5. A method in accordance with Claim 4 wherein said inner coating includes pyrocarbon having a density of not greater than about 1.2 g/cm3 and a thickness of at least 75 µm.

6. A method in accordance with Claim 1 wherein said outer coating includes SiC and said recovering of tritium is effected by heating said particles to a temperature of at least about 1300° C. to cause diffusion through said SiC
layer.

7. A method in accordance with Claim 1 wherein said particles are removed from said reactor and breaking of said carbide layer is effected to recover said tritium.

8. A method in accordance with any one of Claims 5, 6 and 7 wherein the pressure of tritium within said outer coating is between about 5 and about 20 atm. at the time when said irradiation is completed.

9. A method in accordance with Claim 1 wherein said coated particles are disposed in fuel chambers in graphite fuel elements and wherein nuclear fuel material is also disposed within the same fuel chambers.

10. A method in accordance with Claim 9 wherein said coated particles contain a layer of silicon carbide at least 50 microns thick having a density at least about 95% of theoretical maximum density.

11. A method in accordance with Claim 10 wherein relatively thin regions containing the lithium compound cores are alternated with relatively thick nuclear fuel regions within a longitundinally extending fuel chamber.

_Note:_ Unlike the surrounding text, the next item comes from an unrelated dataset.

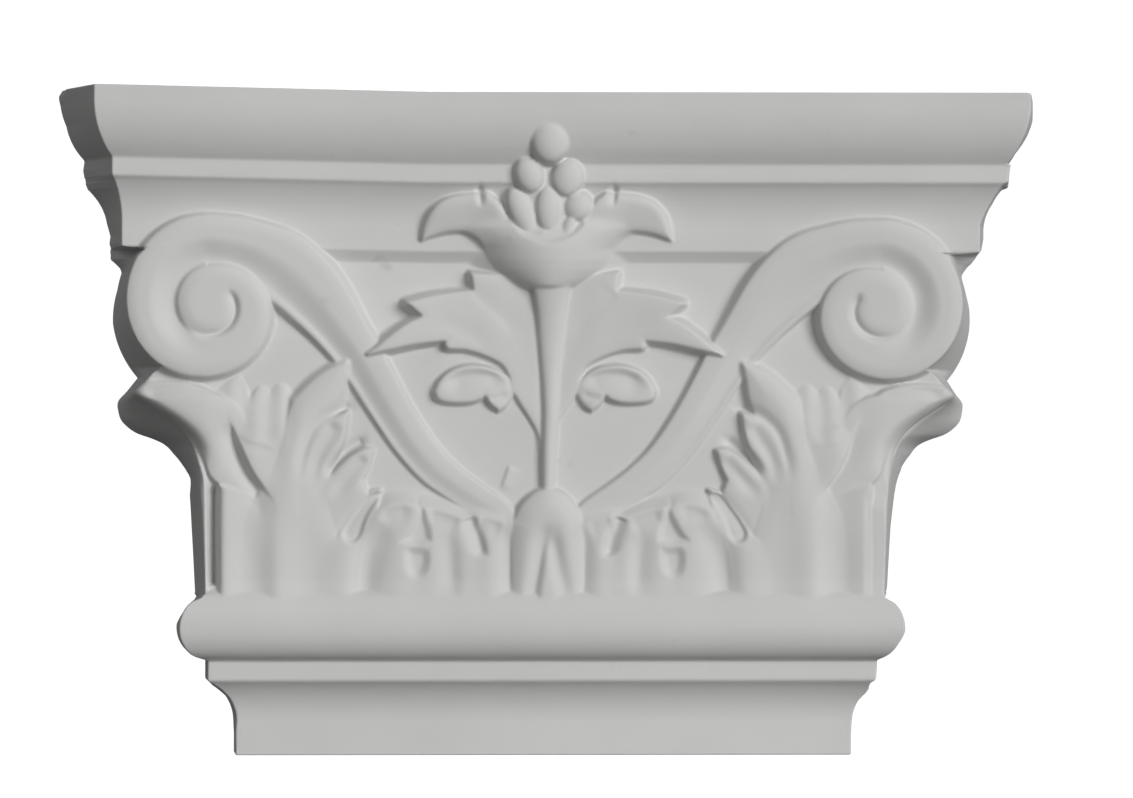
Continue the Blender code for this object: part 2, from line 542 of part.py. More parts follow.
def build_capital():
    points = capital_points()
    row_count, column_count, _ = points.shape
    mesh = bmesh.new()
    grid = [[mesh.verts.new(p) for p in row] for row in points]
    for low, high in zip(grid[:-1], grid[1:]):
        for j in range(column_count - 1):
            mesh.faces.new((low[j], low[j + 1], high[j + 1], high[j]))
    # the bed on top and the seat below run back to the wall, one strip for each column of the front
    ends = []
    for row, sense in ((grid[-1], 1), (grid[0], -1)):
        inner = row[WALL_STEPS:column_count - WALL_STEPS]
        back = [mesh.verts.new((v.co.x, WALL_Y, v.co.z)) for v in inner]
        strips = [(a, b, d, c) for a, b, c, d in zip(inner[:-1], inner[1:], back[:-1], back[1:])]
        strips.append(tuple(row[:WALL_STEPS + 1]) + (back[0],))
        strips.append((back[-1],) + tuple(row[column_count - WALL_STEPS - 1:]))
        for strip in strips:
            mesh.faces.new(strip[::sense])
        ends.append(back)
    bmesh.ops.triangulate(mesh, faces=mesh.faces[:])
    data = bpy.data.meshes.new("capital")
    mesh.to_mesh(data)
    mesh.free()
    capital = bpy.data.objects.new("capital", data)
    bpy.context.collection.objects.link(capital)
    thin = capital.modifiers.new("fewer triangles", "DECIMATE")
    thin.ratio = TRIANGLES / len(data.polygons)
    thinned = bpy.data.meshes.new_from_object(capital.evaluated_get(bpy.context.evaluated_depsgraph_get()))
    capital.modifiers.clear()
    # the flat back closes what is left
    mesh = bmesh.new()
    mesh.from_mesh(thinned)
    rim = [edge for edge in mesh.edges if edge.is_boundary]
    for edge in rim:
        for corner in edge.verts:
            corner.co.y = WALL_Y
    back_face = bmesh.ops.contextual_create(mesh, geom=rim)["faces"]
    bmesh.ops.triangulate(mesh, faces=back_face, ngon_method="EAR_CLIP")
    bmesh.ops.recalc_face_normals(mesh, faces=mesh.faces[:])
    mesh.to_mesh(data)
    mesh.free()
    return capital


def plaster():
    material = bpy.data.materials.new("plaster")
    material.use_nodes = True
    shader = material.node_tree.nodes["Principled BSDF"]
    shader.inputs["Base Color"].default_value = (0.62, 0.62, 0.61, 1)
    shader.inputs["Roughness"].default_value = 0.85
    shader.inputs["Metallic"].default_value = 0.0
    return material


for leftover in list(bpy.data.objects):
    bpy.data.objects.remove(leftover, do_unlink=True)
build_capital().data.materials.append(plaster())
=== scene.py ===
# Plaster pilaster capital, seen as in the photograph.
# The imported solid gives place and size; the finely carved casting below stands for it.

import math

import bmesh
import bpy
import numpy as np
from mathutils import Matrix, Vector


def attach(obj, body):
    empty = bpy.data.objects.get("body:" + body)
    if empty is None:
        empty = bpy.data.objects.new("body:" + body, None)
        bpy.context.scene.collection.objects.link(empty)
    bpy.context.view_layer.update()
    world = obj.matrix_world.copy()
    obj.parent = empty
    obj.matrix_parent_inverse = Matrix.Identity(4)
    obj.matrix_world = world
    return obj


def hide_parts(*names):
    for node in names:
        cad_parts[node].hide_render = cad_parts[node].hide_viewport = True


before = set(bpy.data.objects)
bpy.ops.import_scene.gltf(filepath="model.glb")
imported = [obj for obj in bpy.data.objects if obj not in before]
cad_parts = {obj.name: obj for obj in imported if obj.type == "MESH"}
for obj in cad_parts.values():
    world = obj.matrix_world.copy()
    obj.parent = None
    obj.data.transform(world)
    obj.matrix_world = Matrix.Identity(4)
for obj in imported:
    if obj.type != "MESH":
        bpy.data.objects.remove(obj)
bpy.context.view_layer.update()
print("frame loaded")

millimetre = 0.001

# Sizes of the casting in millimetres, heights from the shaft seat and depths from the wall
body = {
    "levels": {"neckTop": 12.9, "arris": 28.5, "torusFoot": 37.0, "bellFoot": 62.0, "bellTop": 189.3,
        "faceFoot": 193.6, "hollowFoot": 202.5, "listFoot": 219.3, "ovoloFoot": 227.1, "edgeFoot": 248.1, "top": 254.1},
    # depth and half width of each member, and how much wider it is at the wall; torusTop is a height
    "depth": {"torusTop": 63.6, "neck": 36.5, "fillet": 47.0, "torus": 58.5, "bell": 50.5, "face": 50.5,
        "list": 58.5, "top": 68.0},
    "half": {"torusTop": 60.4, "neck": 118.6, "fillet": 128.7, "torus": 139.1, "bell": 131.0, "face": 164.2,
        "list": 167.8, "top": 174.5},
    "spread": {"torusTop": 0.0, "neck": 0.8, "fillet": 1.1, "torus": 1.6, "bell": 3.9, "face": 6.0,
        "list": 12.2, "top": 15.7},
    # bow angle of each arc, and how far it goes towards the next member
    "bow": {"ovolo": 0.75, "hollow": 0.5, "neck": 0.9},
    "way": {"ovolo": 0.03, "hollow": 0.88, "neck": 0.93},
    "ground": 49.0,         # depth of the bell between the leaves
    "abacusShift": 1.8,     # the abacus sits a little to the right of the axis
    "leftRise": 3.2,        # the left end of the casting is bent up
    "flowerShift": 0.6,
    "softness": 0.45,       # rounding of each arris
    "blur": 0.42,           # and of the carving
    "bold": 1.35,           # grooves are cut deeper than drawn
    "endRound": 0.6,        # radius round the seat and the bed
    # radius of the corner between front and returns, by height
    "cornerRound": ((102, 0.9), (110, 4), (118, 7.5), (135, 8), (141, 2.5), (146, 0.9)),
    # by height, how much longer each return and the right of the front are, and how far all is out of line
    "leftReach": ((8, 0), (14, 0.6), (22, 0.8), (26, 1.8), (27.5, 1), (29, 0.2), (50, 0), (55, -1.9),
        (59.5, -3.4), (62, 0), (100, -0.4), (106, -1.6), (110, -1.6), (116, 0), (150, 0.4), (165, 0.8), (178, 0),
        (184, 0), (187, 1), (189, 1.5), (191, 0.6), (193, 0.2), (194, -0.4), (198, -1), (203, 0.4),
        (208, 1.1), (212, 1.8), (215.8, 2.6), (217.8, 1.6), (219.3, -0.2), (219.6, -0.8), (223, -0.2),
        (230, -1.2), (240, -2.6), (248, -1.6), (252, -0.6)),
    "rightReach": ((0, 0), (8, 0.4), (14, 1.5), (18, 1.7), (20, 2), (21.8, 2.9), (23.4, 3), (24.9, 2.4),
        (26.5, 0.5), (28, -1), (30, -0.6), (34, -0.3), (37, -1), (38.5, -1.8), (41, -2.4), (44, -1.2),
        (48, 0), (54, -0.3), (59, -1.6), (62, 0), (64, 0.4), (88, 0.3), (100, 0.9), (107, 1.2), (111, 0.4),
        (116, 1.2), (121, 0.4), (134, 0), (144, 1.9), (158, 1.6), (172, 1.5), (182, 1.1), (186, 1.4),
        (188, 1.3), (190, 0.9), (192, 0.1), (194, -0.7), (196, 0), (200, 0.7), (214, 0.6), (219, -0.4),
        (219.6, 0.5), (224, 1), (228, -1.4), (233, -2.2), (240, -0.9), (246, 0)),
    "longerRight": ((0, 0), (21, 0.2), (24, 1.2), (25.5, 0.9), (28, -1), (30, -0.4), (36, 0), (38, -1.3),
        (43, -1.3), (48, 0), (192.4, 0), (193.6, 1.5), (204, 1.5), (219.2, 6.5), (220.5, 8.2), (226.8, 9),
        (227.3, 7.2), (248, 9.5)),
    "lean": ((9, 0), (14, 0.3), (22, 0.4), (25.5, 0), (27, -0.4), (29, -0.6), (37, -0.6), (39, -1),
        (60, -1), (62, 0)),
    "wornEnd": 0.8,         # radius of the worn top corner on the right
    "chip": 1.6,            # and depth of the chip in the left one
    "triangles": 195000,
    "gridStep": 0.46,
    "wallSteps": 40,        # columns of each return
    "coreHalf": 112.0,      # half width where the columns are upright
    "coreShare": 0.62,      # and the share of them there
    "sharpAngle": 60,
    "longEdge": 3.0,        # triangles longer than this
    "streakAngle": 3.0,     # and turned by more degrees keep their own normals
}
wallY = body["depth"]["neck"] / 2
level = body["levels"]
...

12. A method of creating tritium in a nuclear reactor and recovering same, which method comprises forming cores of a lithium compound containing Li6 nuclides, coating such cores with an inner layer of porous material and an outer gas-tight layer of relatively dense silicon carbide to form spheroids between about 300 microns and about 1000 microns in diameter, irradiating said lithium-containing spheroids with thermal neutrons in the core of a gas-cooled nuclear reactor for a length of time sufficient to cause the transmutation of a major proportion of the Li6 nuclides to form helium and tritium such as to cause the pressure of tritium within the outer coating to reach at least about 5 atms.
recovering said tritium by heating said spheroids to in excess of about 1300°C. and maintaining said temperature for a sufficient time to allow diffusion of said tritium through said silicon carbide layer.

13. A method in accordance with Claim 12 wherein said pressure of tritium attained within said spheroids is between about 5 and about 20 atms.

14. A fuel element for use in a gas-cooled nuclear reactor which comprises a body of refractory material having relatively good thermal conductivity and neutron moderating characteristics, chamber means formed in said body, nuclear fuel material and target particles contained in said chamber means, said target particles comprising minute spheroids between about 300 and about 1000 microns in diameter of a solid lithium compound including Li6 nuclides, an inner coating. of porous material and an outer gas-tight coating of relatively dense SiC or ZrC at least 50 pm thick, whereby irradiation of said target particles by thermal neutrons results in the transmutation of Li6 nuclides to create helium and tritium that is retained within said outer gas-tight coating.

15. The invention in accordance with Claim 14 wherein said lithium compound is an oxide of lithium.

16. The invention in accordance with Claim 14 wherein said lithium compound is lithium aluminate.

17. The invention in accordance with Claim 14 wherein said cores are surrounded by an adjacent seal layer of pyrocarbon at least about 10 microns thick having a density of at least about 1.8 g/cm3.

18. The invention in accordance with Claim 17 wherein said seal layer is surrounded by a porous layer of pyrocarbon having a density of not greater than about 1.2 g/cm3 and a thickness of at least 75 pm.

19. The invention in accordance with either Claim 17 or 18 wherein said SiC or ZrC layer is disposed immediately between a pair of layers of isotropic pyrocarbon having a density between about 1.7 and about 2.0 grams/cm3.

20. The invention in accordance with Claim 14 wherein said body is a block which has a pair of parallel flat top and bottom end faces and a plurality of sides which are substantially perpendicular to said end faces, and said block also contains a plurality of coolant holes which extend axially completely therethrough from end face to end face and a plurality of said chambers which are elongated and extend parallel to said coolant holes.

21. The invention in accordance with Claim 20 wherein said target particles are disposed in zones at the top and bottom of said chambers and nuclear fuel material is located therebetween.

22. The invention in accordance with Claim 20 wherein said refractory material is graphite, said block has a cross section shape of a regular hexagon, and said fuel chambers are disposed in a triangular array.

23. A nuclear reactor core comprising a plurality of vertical columns of fuel elements in accordance with Claim 21 stacked one atop another.